Listed records:

◆ ◆ ◆

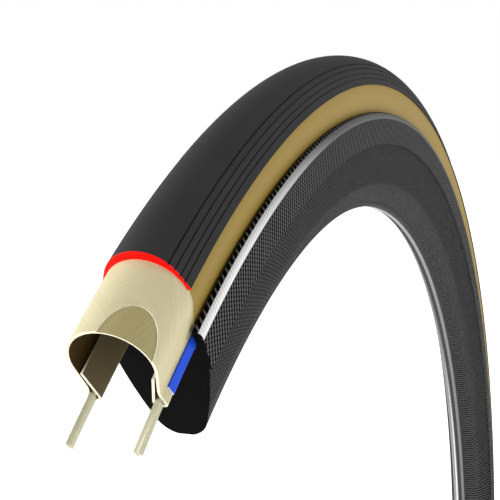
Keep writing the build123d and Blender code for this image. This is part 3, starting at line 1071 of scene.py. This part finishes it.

◆ ◆ ◆

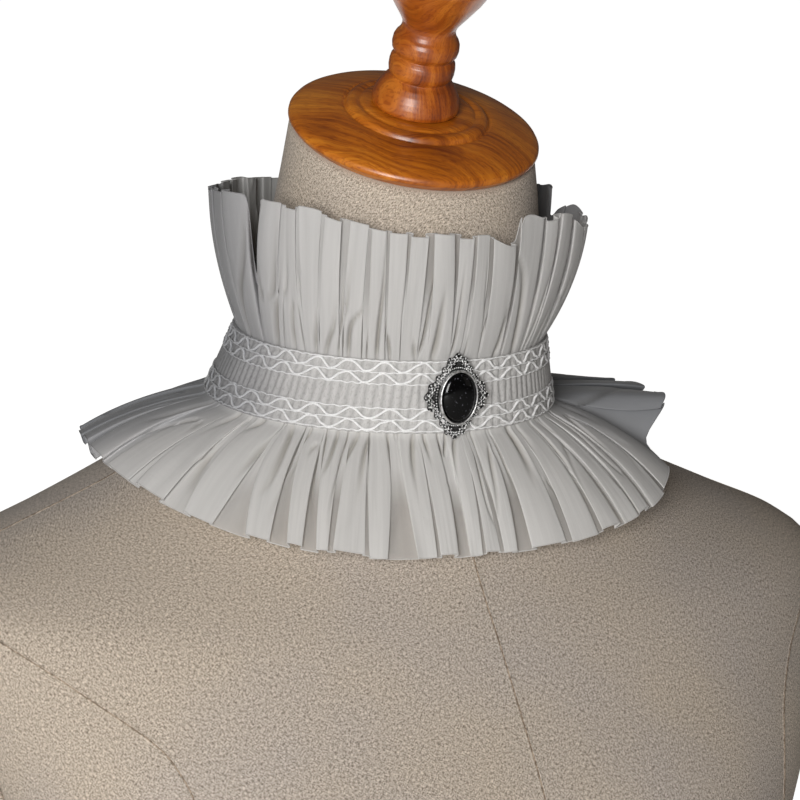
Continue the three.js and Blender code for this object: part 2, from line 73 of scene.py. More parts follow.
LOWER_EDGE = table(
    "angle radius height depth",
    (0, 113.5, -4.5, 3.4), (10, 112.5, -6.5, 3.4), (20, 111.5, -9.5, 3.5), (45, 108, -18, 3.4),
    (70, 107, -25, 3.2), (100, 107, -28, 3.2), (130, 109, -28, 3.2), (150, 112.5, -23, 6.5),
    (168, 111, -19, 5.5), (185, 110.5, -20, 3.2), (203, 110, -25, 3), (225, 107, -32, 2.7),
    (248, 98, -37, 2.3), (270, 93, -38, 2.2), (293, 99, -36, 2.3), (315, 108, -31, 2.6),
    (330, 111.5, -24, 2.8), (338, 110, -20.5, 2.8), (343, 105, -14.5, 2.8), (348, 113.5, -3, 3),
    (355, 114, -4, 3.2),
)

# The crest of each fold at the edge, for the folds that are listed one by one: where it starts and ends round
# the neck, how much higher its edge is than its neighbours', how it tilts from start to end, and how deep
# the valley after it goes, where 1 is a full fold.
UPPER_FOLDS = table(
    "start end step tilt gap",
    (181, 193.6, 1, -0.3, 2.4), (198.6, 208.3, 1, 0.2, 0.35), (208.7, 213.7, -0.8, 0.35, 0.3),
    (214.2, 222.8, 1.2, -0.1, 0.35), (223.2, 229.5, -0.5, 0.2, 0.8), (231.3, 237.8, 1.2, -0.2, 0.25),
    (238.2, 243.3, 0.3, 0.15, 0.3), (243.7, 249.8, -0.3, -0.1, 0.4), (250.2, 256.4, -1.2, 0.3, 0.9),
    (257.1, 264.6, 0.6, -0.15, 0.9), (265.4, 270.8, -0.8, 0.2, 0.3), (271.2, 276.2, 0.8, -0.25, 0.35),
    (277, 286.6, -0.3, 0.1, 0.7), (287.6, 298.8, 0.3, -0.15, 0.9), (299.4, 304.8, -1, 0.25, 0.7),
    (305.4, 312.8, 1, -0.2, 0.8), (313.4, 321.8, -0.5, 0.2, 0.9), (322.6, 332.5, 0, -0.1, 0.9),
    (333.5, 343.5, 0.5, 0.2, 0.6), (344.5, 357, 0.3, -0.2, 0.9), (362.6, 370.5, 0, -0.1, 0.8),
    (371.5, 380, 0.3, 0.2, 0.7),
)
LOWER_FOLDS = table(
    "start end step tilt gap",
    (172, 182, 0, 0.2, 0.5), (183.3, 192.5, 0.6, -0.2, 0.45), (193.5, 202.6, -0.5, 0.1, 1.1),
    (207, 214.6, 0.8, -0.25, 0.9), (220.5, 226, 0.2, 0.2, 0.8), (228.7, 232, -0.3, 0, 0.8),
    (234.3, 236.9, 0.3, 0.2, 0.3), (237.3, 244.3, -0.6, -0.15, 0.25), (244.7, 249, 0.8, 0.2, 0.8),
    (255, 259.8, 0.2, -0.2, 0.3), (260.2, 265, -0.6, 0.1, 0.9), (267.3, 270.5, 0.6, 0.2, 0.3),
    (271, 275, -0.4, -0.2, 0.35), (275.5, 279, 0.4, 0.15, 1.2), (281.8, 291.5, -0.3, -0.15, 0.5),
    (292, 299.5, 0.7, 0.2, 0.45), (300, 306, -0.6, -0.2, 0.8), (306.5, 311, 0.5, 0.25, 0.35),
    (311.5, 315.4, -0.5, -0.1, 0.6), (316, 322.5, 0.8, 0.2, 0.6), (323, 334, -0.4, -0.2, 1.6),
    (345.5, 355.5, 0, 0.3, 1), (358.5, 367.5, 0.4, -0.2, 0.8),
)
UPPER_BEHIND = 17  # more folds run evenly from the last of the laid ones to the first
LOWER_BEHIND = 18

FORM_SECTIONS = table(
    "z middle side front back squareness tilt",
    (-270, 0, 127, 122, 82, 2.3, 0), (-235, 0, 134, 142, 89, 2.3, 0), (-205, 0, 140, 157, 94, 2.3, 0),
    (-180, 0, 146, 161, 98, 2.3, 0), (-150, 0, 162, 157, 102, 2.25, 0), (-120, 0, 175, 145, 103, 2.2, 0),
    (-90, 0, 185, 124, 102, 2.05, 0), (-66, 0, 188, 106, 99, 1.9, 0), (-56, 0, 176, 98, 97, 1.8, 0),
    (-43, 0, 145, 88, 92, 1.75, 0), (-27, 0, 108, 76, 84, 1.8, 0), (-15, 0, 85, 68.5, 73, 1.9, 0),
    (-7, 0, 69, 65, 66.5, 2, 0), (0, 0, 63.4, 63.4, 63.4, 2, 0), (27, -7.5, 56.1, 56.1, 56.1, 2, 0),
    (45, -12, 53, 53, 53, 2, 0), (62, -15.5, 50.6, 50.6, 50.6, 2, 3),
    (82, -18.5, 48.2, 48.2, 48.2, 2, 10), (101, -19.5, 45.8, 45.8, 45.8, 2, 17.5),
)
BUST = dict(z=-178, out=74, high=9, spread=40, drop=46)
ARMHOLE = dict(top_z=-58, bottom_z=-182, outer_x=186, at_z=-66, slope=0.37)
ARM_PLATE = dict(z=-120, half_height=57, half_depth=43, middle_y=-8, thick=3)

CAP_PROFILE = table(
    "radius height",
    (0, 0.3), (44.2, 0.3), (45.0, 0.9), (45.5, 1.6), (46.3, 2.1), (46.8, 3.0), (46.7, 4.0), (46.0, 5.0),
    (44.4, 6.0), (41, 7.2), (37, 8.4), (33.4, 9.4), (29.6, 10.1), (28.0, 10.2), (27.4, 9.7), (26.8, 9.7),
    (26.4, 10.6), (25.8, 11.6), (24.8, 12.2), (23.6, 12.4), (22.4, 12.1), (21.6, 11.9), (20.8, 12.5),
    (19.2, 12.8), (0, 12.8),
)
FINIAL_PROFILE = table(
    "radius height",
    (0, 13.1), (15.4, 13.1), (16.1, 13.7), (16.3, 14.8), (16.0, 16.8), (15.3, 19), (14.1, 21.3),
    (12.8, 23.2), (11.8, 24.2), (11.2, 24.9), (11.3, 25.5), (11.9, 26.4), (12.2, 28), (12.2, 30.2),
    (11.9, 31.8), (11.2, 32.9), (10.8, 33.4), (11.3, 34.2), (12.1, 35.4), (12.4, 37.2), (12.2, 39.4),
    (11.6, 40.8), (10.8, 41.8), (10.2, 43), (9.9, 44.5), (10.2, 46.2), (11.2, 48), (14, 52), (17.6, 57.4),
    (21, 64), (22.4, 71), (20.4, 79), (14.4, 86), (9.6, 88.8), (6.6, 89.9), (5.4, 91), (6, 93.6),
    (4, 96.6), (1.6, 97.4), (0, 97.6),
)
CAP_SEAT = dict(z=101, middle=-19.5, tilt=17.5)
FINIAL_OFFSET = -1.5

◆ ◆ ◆

Count every line of the records that holds "Blender". State the number, nothing else.

2